One area in which Mbappe’s development outstrips that of a young Henry is that his finishing ability already appears to be of a much more refined level than the now-retired former French international’s was at the same stage of his career.
Indeed, Henry didn’t reach double figures for goals in a single season until his third campaign in the Monaco first-team, and his 10 strikes in that 1996-97 term came from 38 appearances.
With the world at his feet, Mbappe is already attracting interest from some of the biggest clubs around the continent, and Monaco will have to exercise their resolve in order to retain their gifted new star, with huge bids likely to land at their door this summer.
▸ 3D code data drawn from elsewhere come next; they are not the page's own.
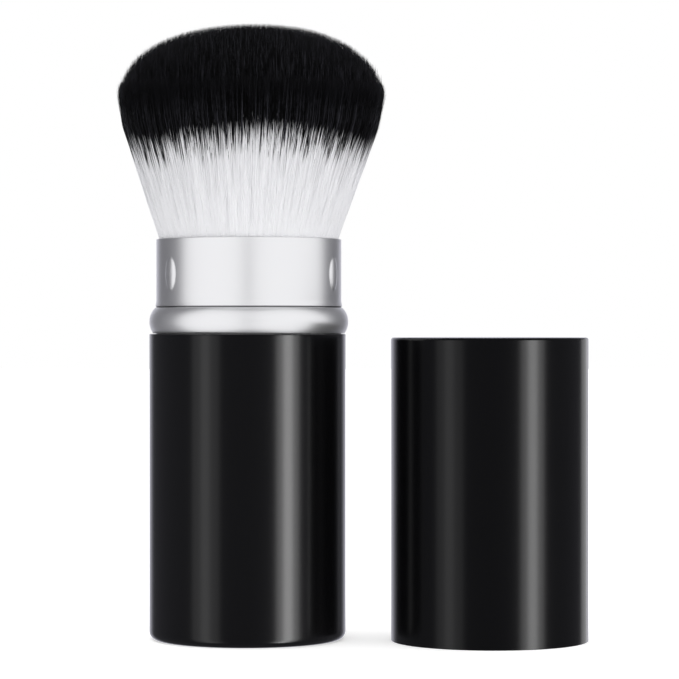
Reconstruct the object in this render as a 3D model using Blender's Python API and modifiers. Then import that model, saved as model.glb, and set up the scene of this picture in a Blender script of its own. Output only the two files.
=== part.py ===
"""Retractable makeup brush, standing open beside its pull-off cap.

The hair head stands on a post inside the black base. A silver sleeve slides up over the hair and gathers
it, so that the cap can be pushed on. Metres, +Z up, origin at the centre of the base's underside.
"""

import math

import bmesh
import bpy

MM = 0.001

# Fits: faces that are glued or rest on each other, faces that slide, and the overrun of every cutter
SEAT_GAP = 0.3 * MM
SLIDE_GAP = 0.35 * MM
CUT_OVERRUN = 1.0 * MM

# Base shell, a deep-drawn cup
SHELL_RADIUS = 16.5 * MM
SHELL_HEIGHT = 51.3 * MM
SHELL_WALL = 0.6 * MM
SHELL_FLOOR = 0.8 * MM
SHELL_FOOT_ROUND = 1.4 * MM
SHELL_LIP_ROUND = 0.15 * MM

# Post, a moulding with a skirted foot, two click grooves and a blind bore in its head
POST_RADIUS = 8.5 * MM
POST_WALL = 1.4 * MM
POST_CROWN = 12.0 * MM
POST_CHAMFER = 0.5 * MM
FOOT_HEIGHT = 5.3 * MM
FOOT_WEB = 1.6 * MM
FOOT_SKIRT_WALL = 1.2 * MM
FOOT_FILLET = 0.2 * MM
GROOVE_DEPTH = 0.35 * MM
GROOVE_HALF_HEIGHT = 0.6 * MM

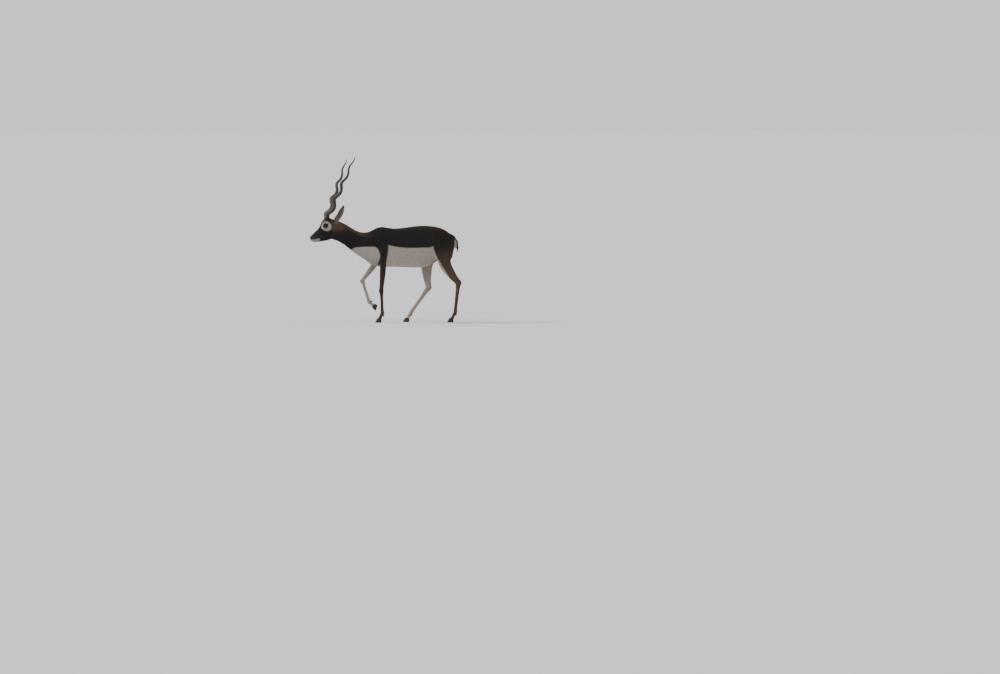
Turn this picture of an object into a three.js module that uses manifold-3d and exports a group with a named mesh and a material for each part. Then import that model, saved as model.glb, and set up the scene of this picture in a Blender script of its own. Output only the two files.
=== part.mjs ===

But, for now at least, Mbappe seems content to continue his development in Ligue 1. Indeed, last year, before penning his first professional contract with the club, Real Madrid tried to steal the teenage prodigy away to the Spanish capital.
Despite having followed Los Blancos as a boy, Mbappe shunned their advances, recognising that playing time would be much easier to come by at the Stade Louis II, and staying put was the best decision for his long-term progress.
That kind of forethought and intelligence is not out of character for the youngster, who, for all of his natural gifts, is a student of the game and watches match after match during his spare time, analysing and learning from others.
“He’s more than passionate [about football] – he’s crazy,” said the player’s father, Wilfried, who is a football coach by trade. “I work in football and he almost puts me off it because he’s always into it 24/7. He watches everything; he can watch four or five matches in a row.”
With time, Mbappe will settle into either a left-wing or striker’s role, rather than splitting his time between the two, and the decision over which position he eventually nails down will be crucial to his prospects.
But, either way, he has the potential to become a world class player. With his raw talent and intelligence, the sky is the limit.